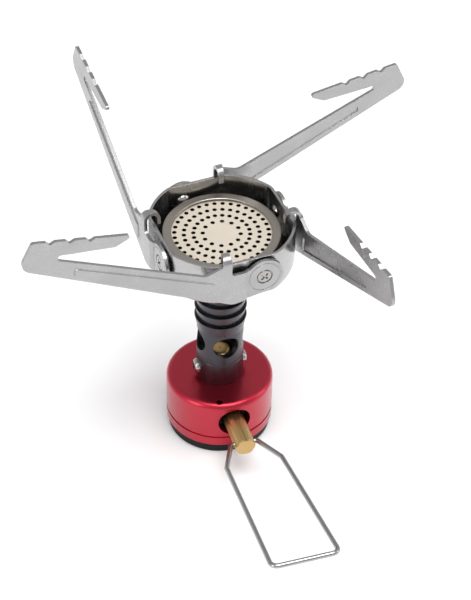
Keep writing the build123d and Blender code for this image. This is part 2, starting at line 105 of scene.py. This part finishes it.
# ---- finishes -----------------------------------------------------------------------------------
def turned_metal(name, pale, deep, roughness, edge=0.15, line=0.35, streak=0.1, relief=0.12, coat=0.0):
    """Metal cut on a lathe: fine rings round the upright axis, seen as a soft streak in each highlight.

    The real feed marks are about 0.05 mm apart, too fine to show, so they are drawn coarser.
    """
    material, tree = start(name)
    place = add(tree, "ShaderNodeTexCoord")
    flat = add(tree, "ShaderNodeVectorMath", {"operation": "MULTIPLY"}, _0=(place, "Object"), _1=(1, 1, 0))
    radius = add(tree, "ShaderNodeVectorMath", {"operation": "LENGTH"}, _0=(flat, "Vector"))
    split = add(tree, "ShaderNodeSeparateXYZ", Vector=(place, "Object"))
    along = add(tree, "ShaderNodeMath", {"operation": "ADD"}, _0=(radius, "Value"), _1=(split, "Z"))
    rings = add(tree, "ShaderNodeTexNoise", {"noise_dimensions": "1D"}, W=(along, "Value"),
                Scale=per_metre(line), Detail=3.0, Roughness=0.7)
    grit = noise(tree, (place, "Object"), spacing=0.5, detail=4.0, roughness=0.65)
    cloud = noise(tree, (place, "Object"), spacing=9)
    colour = mix(tree, (cloud, "Fac"), linear(pale), linear(deep))
    ring_rough = spread(tree, rings, roughness - streak / 2, roughness + streak / 2)
    grit_rough = spread(tree, grit, -0.03, 0.03)
    rough = total(tree, ring_rough, grit_rough)
    corner = soft_edge(tree, edge)
    coarse = bump(tree, rings, "Fac", relief, depth=0.02, under=corner)
    fine = bump(tree, grit, "Fac", relief / 2, depth=0.01, under=coarse)
    finish_surface(tree, (colour, "Result"), (rough, "Value"), (fine, "Normal"), Metallic=1.0,
                   Coat_Weight=coat, Coat_Roughness=0.22)
    return material


def sheet_metal(name, pale, deep, roughness, edge=0.18, grain=0.45, stretch=(1, 1, 1)):
    """Rolled, blanked or pressed sheet: short fine scratches from tumbling, with a slightly cloudy satin.

    The grain is the distance between scratches, and a small stretch draws them out along that axis.
    """
    material, tree = start(name)
    place = add(tree, "ShaderNodeTexCoord")
    laid = add(tree, "ShaderNodeMapping", Vector=(place, "Object"), Scale=stretch)
    scratch = noise(tree, (laid, "Vector"), spacing=grain, detail=5.0, roughness=0.7)
    cloud = noise(tree, (place, "Object"), spacing=7, detail=3.0, roughness=0.6)
    colour = mix(tree, (cloud, "Fac"), linear(pale), linear(deep))
    broad = spread(tree, cloud, roughness - 0.05, roughness + 0.05)
    narrow = spread(tree, scratch, -0.06, 0.06)
    rough = total(tree, broad, narrow)
    corner = soft_edge(tree, edge)
    relief = bump(tree, scratch, "Fac", strength=0.22, depth=0.015, under=corner)
    finish_surface(tree, (colour, "Result"), (rough, "Value"), (relief, "Normal"), Metallic=1.0)
    return material


def moulded_rubber(name, colour):
    """Moulded nitrile rubber: near-black, broad soft sheen, the faint grain of a blasted mould."""
    material, tree = start(name)
    place = add(tree, "ShaderNodeTexCoord")
    grain = noise(tree, (place, "Object"), spacing=0.4, detail=3.0)
    tone = spread(tree, grain, 0.5, 0.62, span=NOISE_WHOLE)
    relief = bump(tree, grain, "Fac", strength=0.3, depth=0.03)
    finish_surface(tree, linear(colour), (tone, "Result"), (relief, "Normal"), IOR=1.52,
                   Specular_IOR_Level=0.25)
    return material


def coated_plate(name, pale, deep, painted_shade, level_slope=0.6):
    """Burner plate with a pale heat-proof coat: matte, a little sandy, with near-black painted shade on every
    face that does not face up, such as the walls of its holes.
    """
    material, tree = start(name)
    place = add(tree, "ShaderNodeTexCoord")
    sand = noise(tree, (place, "Object"), spacing=0.35, detail=4.0, roughness=0.75)
    patch = noise(tree, (place, "Object"), spacing=5)
    coat = mix(tree, (patch, "Fac"), linear(pale), linear(deep))
    facing = add(tree, "ShaderNodeSeparateXYZ", Vector=(place, "Normal"))
    # Faces that face up keep the coat; every other face, such as the hole walls, gets the near-black painted
    # shade colour.
    level = add(tree, "ShaderNodeMath", {"operation": "GREATER_THAN"}, _0=(facing, "Z"), _1=level_slope)
    colour = mix(tree, (level, "Value"), linear(painted_shade), (coat, "Result"))
    tone = spread(tree, sand, 0.42, 0.62, span=NOISE_WHOLE)
    relief = bump(tree, sand, "Fac", strength=0.35, depth=0.03)
    finish_surface(tree, (colour, "Result"), (tone, "Result"), (relief, "Normal"), IOR=1.5)
    return material


def sintered_metal(name, pale, deep):
    """Sintered bronze: packed grains about 0.15 mm across, drawn at 0.3 mm, dull between them."""
    material, tree = start(name)
    place = add(tree, "ShaderNodeTexCoord")
    cells = add(tree, "ShaderNodeTexVoronoi", Vector=(place, "Object"), Scale=per_metre(0.3))
    colour = mix(tree, (cells, "Distance"), linear(pale), linear(deep))
    relief = bump(tree, cells, "Distance", strength=0.6, depth=0.05, invert=True)
    finish_surface(tree, (colour, "Result"), 0.55, (relief, "Normal"), Metallic=1.0)
    return material


red_anodised = turned_metal("red_anodised_aluminium", "#bd1b35", "#b01730", 0.36, coat=0.7)
slate_anodised = turned_metal("slate_anodised_aluminium", "#403f45", "#37363c", 0.36, coat=0.5)
knob_brass = turned_metal("turned_brass", "#d0b07a", "#c6a46b", 0.34,
                          edge=0.12, line=0.8, streak=0.06, relief=0.03)
gland_brass = turned_metal("blackened_turned_brass", "#2b2422", "#1d1917", 0.42)
arm_steel = sheet_metal("tumbled_stainless_sheet", "#b4b3b3", "#a5a4a4", 0.3)
bowl_steel = sheet_metal("pressed_stainless_bowl", "#bab9b8", "#aeadac", 0.22, grain=0.5, stretch=(1, 1, 0.2))
flange_steel = sheet_metal("rolled_stainless_ring", "#b0a9a0", "#a29b92", 0.34)
cup_steel = sheet_metal("dull_stainless_cup", "#8d8b88", "#7c7a77", 0.4)
# Painted shade: the flame screen is coloured near-black to stand in for the shade deep inside the burner.
screen_steel = sheet_metal("screen_steel_painted_shade", "#141210", "#0e0d0c", 0.7)
lock_steel = sheet_metal("blackened_steel_pin", "#1c1a1a", "#141313", 0.5)
wire_steel = sheet_metal("drawn_stainless_wire", "#b4b3b3", "#a8a7a7", 0.2,
                         edge=0.05, grain=0.3, stretch=(1, 0.15, 1))
bright_steel = sheet_metal("plated_steel_fixings", "#b5b3b0", "#a6a4a1", 0.2, edge=0.06)
foot_rubber = moulded_rubber("nitrile_rubber", "#09090b")
# The last colour, near-black, is painted shade for the faces of the plate that do not face up.
disc_coat = coated_plate("coated_burner_plate", "#cdc4b6", "#c4baa9", "#0d0b0a")
filter_bronze = sintered_metal("sintered_bronze", "#9c7d4a", "#5a4526")

# each finish, then the nodes that wear it
FINISHES = (
    (red_anodised, "base_body"),
    (slate_anodised, "stem_collar", "mixer_tube"),
    (knob_brass, "canister_adapter", "valve_pin", "valve_spindle", "jet_post", "jet"),
    (gland_brass, "spindle_gland", "bowl_nut"),
    (arm_steel, "support_arm_back", "support_arm_left", "support_arm_front", "support_arm_right"),
    (bowl_steel, "bowl"),
    (flange_steel, "burner_flange"),
    (cup_steel, "burner_cup", "pivot_washers"),
    (screen_steel, "flame_screen"),
    (lock_steel, "gland_lock_pin"),
    (wire_steel, "handle"),
    (bright_steel, "stem_screws", "arm_rivets"),
    (foot_rubber, "foot_ring", "canister_seal", "spindle_oring"),
    (disc_coat, "burner_disc"),
    (filter_bronze, "inlet_filter"),
)
for finish, *node_names in FINISHES:
    for node_name in node_names:
        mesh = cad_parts[node_name].data
        mesh.materials.clear()
        mesh.materials.append(finish)


# ---- studio -------------------------------------------------------------------------------------
def make_floor():
    """Plain pale sweep that the stove stands on."""
    bpy.ops.object.select_all(action="DESELECT")
    bpy.ops.mesh.primitive_plane_add(size=6.0, location=(0, 0, 0))
    floor = bpy.context.object
    floor.name = "studio_floor"
    paper, tree = start("matte_white_paper")
    surface = add(tree, "ShaderNodeBsdfPrincipled", Base_Color=linear("#f7f7f7"), Roughness=0.9)
    add(tree, "ShaderNodeOutputMaterial", Surface=(surface, "BSDF"))
    floor.data.materials.append(paper)


def make_lamp(name, place, aim, size, power):
    """Soft box at a place in metres, turned to face a point. Its power is in watts."""
    lamp_data = bpy.data.lights.new(name, "AREA")
    lamp_data.shape = "RECTANGLE"
    lamp_data.size, lamp_data.size_y = size
    lamp_data.energy = power
    lamp = bpy.data.objects.new(name, lamp_data)
    lamp.location = place
    lamp.rotation_euler = (Vector(aim) - Vector(place)).to_track_quat("-Z", "Y").to_euler()
    bpy.context.scene.collection.objects.link(lamp)


def make_world():
    """Grey surround, a little darker overhead so that level steel faces read against a white floor."""
    world = bpy.data.worlds.new("studio_surround")
    bpy.context.scene.world = world
    world.use_nodes = True
    tree = world.node_tree
    tree.nodes.clear()
    place = add(tree, "ShaderNodeTexCoord")
    split = add(tree, "ShaderNodeSeparateXYZ", Vector=(place, "Generated"))
    ramp = add(tree, "ShaderNodeValToRGB", Fac=(split, "Z"))
    horizon, overhead = ramp.color_ramp.elements
    horizon.color = (0.62, 0.62, 0.63, 1)
    overhead.color = (0.5, 0.5, 0.51, 1)
    light = add(tree, "ShaderNodeBackground", Color=(ramp, "Color"), Strength=1.0)
    add(tree, "ShaderNodeOutputWorld", Surface=(light, "Background"))


def make_camera():
    """Long lens from the front left, above, with the slight tilt of a hand-set head."""
    azimuth = math.radians(18.0635)
    elevation = math.radians(41.9263)
    roll = math.radians(1.2588)
    distance = 592.6 * MM
    target = Vector((6.87, 8.53, 37.43)) * MM
    level_part = math.cos(elevation)
    back = Vector((-math.sin(azimuth) * level_part, -math.cos(azimuth) * level_part, math.sin(elevation)))
    level = (-back).cross(Vector((0, 0, 1))).normalized()
    upright = level.cross(-back)
    right = level * math.cos(roll) + upright * math.sin(roll)
    up = upright * math.cos(roll) - level * math.sin(roll)
    lens = bpy.data.cameras.new("camera")
    lens.sensor_width = 36.0
    lens.lens = 119.292
    lens.shift_x = 0.0025
    lens.shift_y = 0.0041667
    lens.clip_start = 0.05
    lens.clip_end = 20
    camera = bpy.data.objects.new("camera", lens)
    turn = Matrix((right, up, back)).transposed().to_4x4()
    camera.matrix_world = Matrix.Translation(target + back * distance) @ turn
    bpy.context.scene.collection.objects.link(camera)
    bpy.context.scene.camera = camera


make_floor()
make_world()
make_lamp("overhead_box", place=(0.1, -0.35, 1.4), aim=(0, 0, 0.03), size=(1.0, 0.8), power=16)
make_lamp("left_box", place=(-1.1, -0.5, 0.55), aim=(0, 0, 0.05), size=(0.5, 0.7), power=4)
make_lamp("right_box", place=(1.1, -0.3, 0.5), aim=(0, 0, 0.05), size=(0.4, 0.8), power=2)
make_camera()
bpy.context.scene.view_settings.view_transform = "Standard"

——

What the task requires =
In this exercise, copy only the lines from the opening line of the material through the line where "in each highlight." appears.

Exercise result =
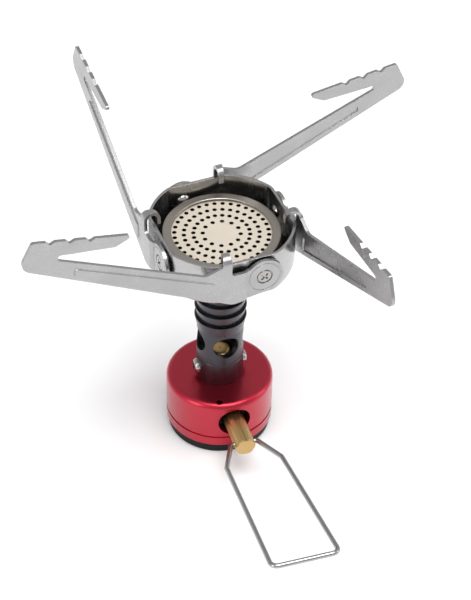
Keep writing the build123d and Blender code for this image. This is part 2, starting at line 105 of scene.py. This part finishes it.
# ---- finishes -----------------------------------------------------------------------------------
def turned_metal(name, pale, deep, roughness, edge=0.15, line=0.35, streak=0.1, relief=0.12, coat=0.0):
    """Metal cut on a lathe: fine rings round the upright axis, seen as a soft streak in each highlight.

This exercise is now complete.